7. If you knew you were going to die one year from today, what would you do and how would you want to be remembered?
Most of us don’t like thinking about death. It freaks us out. But thinking about our own death surprisingly has a lot of practical advantages. One of those advantages is that it forces us to zero in on what’s actually important in our lives and what’s just frivolous and distracting.
When I was in college, I used to walk around and ask people, “If you had a year to live, what would you do?” As you can imagine, I was a huge hit at parties. A lot of people gave vague and boring answers. A few drinks were nearly spit on me. But it did cause people to really think about their lives in a different way and re-evaluate what their priorities were.

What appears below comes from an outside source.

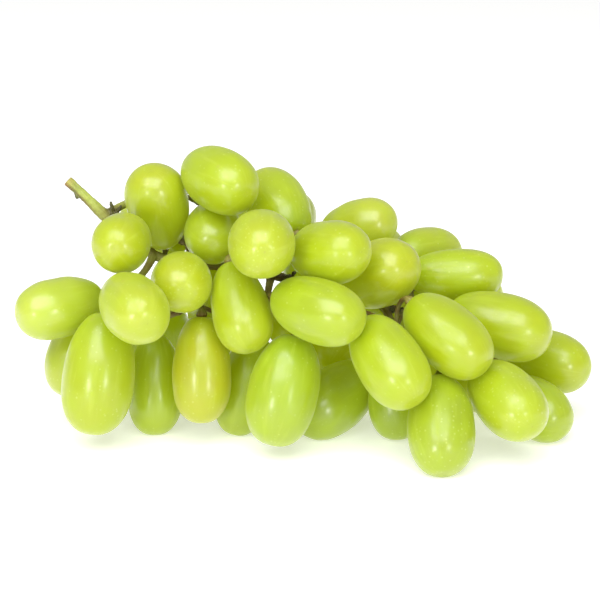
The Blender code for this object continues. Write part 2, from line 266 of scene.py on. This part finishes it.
# How far a berry is from the usual colour: (which colour, how much, speckles).
berryTints = {
    "shoulder_berry_1": ("golden", 0.25, 0.1),
    "shoulder_berry_4": ("deep", 0.35, 0.1),
    "crown_berry_2": ("pale", 0.10, 0.9),
    "crown_berry_3": ("deep", 0.15, 0.2),
    "lower_berry_1": ("pale", 0.10, 0.9),
    "lower_berry_2": ("deep", 0.35, 0.1),
    "lower_berry_3": ("golden", 1.0, 0.3),
    "front_berry_1": ("deep", 0.55, 0.1),
    "front_berry_2": ("deep", 0.50, 0.25),
    "front_berry_3": ("deep", 0.20, 0.2),
    "middle_berry_1": ("pale", 0.35, 0.1),
    "middle_berry_2": ("golden", 0.15, 0.1),
    "near_side_berry_3": ("deep", 0.8, 0.3),
    "near_side_berry_4": ("deep", 0.8, 0.1),
    "ridge_berry_1": ("pale", 0.20, 0.1),
    "side_berry_1": ("pale", 0.20, 0.4),
    "side_berry_2": ("pale", 0.60, 0.2),
    "side_berry_3": ("pale", 0.40, 0.2),
    "tail_berry_1": ("pale", 0.10, 0.9),
    "tail_berry_2": ("deep", 0.60, 0.7),
    "tail_berry_3": ("deep", 0.40, 0.2),
    "tail_berry_4": ("fresh", 0.0, 0.2),
}


def skinFinish():
    skin = Finish("grape skin")
    grain = skin.attribute("skinGrain")
    free, stemEnd, speckled = skin.axes(skin.attribute("skinMarks"))
    colour = skin.attribute("skinColour", "Color")
    place = skin.place()

    veins = skin.between(skin.noise(grain, 1.0, 3.0, 0.6), 0.50, 0.72)
    mottle = skin.noise(place, skinLook["mottleScale"], 3.0)
    cloudy = skin.noise(place, skinLook["cloudScale"], 2.0)
    colour = skin.blend(veins * 0.14, colour, (0.50, 0.56, 0.12, 1))
    colour = skin.blend(skin.between(mottle, 0.35, 0.65) * 0.22, colour, (0.28, 0.40, 0.006, 1))

    # pale dots in the skin, many on a speckled berry
    cell = skin.spots(place, skinLook["dotScale"])
    dotLots = skin.spots(place, skinLook["dotScale"], "Color")
    lot = skin.node("ShaderNodeSeparateColor", None, {0: dotLots})
    chosen = skin.between(lot + speckled * 0.45, 0.84, 1.10)
    dots = (1 - skin.between(cell + cloudy * 0.2, 0.14, 0.50)) * chosen
    colour = skin.blend(dots * 0.26, colour, (0.60, 0.66, 0.24, 1))

    # a few russet marks
    bruise = skin.spots(place, skinLook["bruiseScale"])
    bruiseLots = skin.spots(place, skinLook["bruiseScale"], "Color")
    rare = skin.node("ShaderNodeSeparateColor", None, {0: bruiseLots})
    russet = (1 - skin.between(bruise + cloudy * 0.25, 0.14, 0.32)) * skin.between(rare, 0.93, 0.95)
    colour = skin.blend(russet * 0.35, colour, (0.30, 0.26, 0.04, 1))

    # the dry scar at the free end, and the ring round the pedicel
    scar = skin.between(free + (cloudy - 0.5) * 0.5, 0.62, 0.98)
    colour = skin.blend(scar * 0.42, colour, (0.24, 0.22, 0.04, 1))
    colour = skin.blend(stemEnd * 0.55, colour, (0.25, 0.29, 0.04, 1))

    bloom = skin.between(mottle * 0.6 + cloudy * 0.4, 0.42, 0.60)
    return skin.close({
        "Base Color": colour,
        "Roughness": 0.36 + bloom * 0.16 + veins * 0.08 + scar * 0.2,
        "IOR": 1.45,
        "Specular IOR Level": 0.50,
        "Subsurface Weight": 0.85,
        "Subsurface Radius": (1.0, 0.95, 0.15),
        "Subsurface Scale": skinLook["glow"],
        "Sheen Weight": skinLook["haze"],
        "Sheen Roughness": 0.45,
        "Emission Color": (*skinLook["lit"], 1),
        "Emission Strength": skinLook["litStrength"],
        "Coat Weight": 0.78 - bloom * 0.30 - veins * 0.22,
        "Coat Roughness": skinLook["coatRoughness"],
        "Coat IOR": 1.45,
        "Normal": skin.bump(skin.noise(place, skinLook["poreScale"], 2.0), 0.05, 0.0001),
    })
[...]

What is your legacy going to be? What are the stories people are going to tell when you’re gone? What is your obituary going to say? Is there anything to say at all? If not, what would you like it to say? How can you start working towards that today?
When people feel like they have no sense of direction, no purpose in their life, it’s because they don’t know what’s important to them, they don’t know what their values are.
Discovering one’s “purpose” in life essentially boils down to finding those one or two things that are bigger than yourself, and bigger than those around you. And to find them you must get off your couch and act, and take the time to think beyond yourself, to think greater than yourself, and paradoxically, to imagine a world without yourself.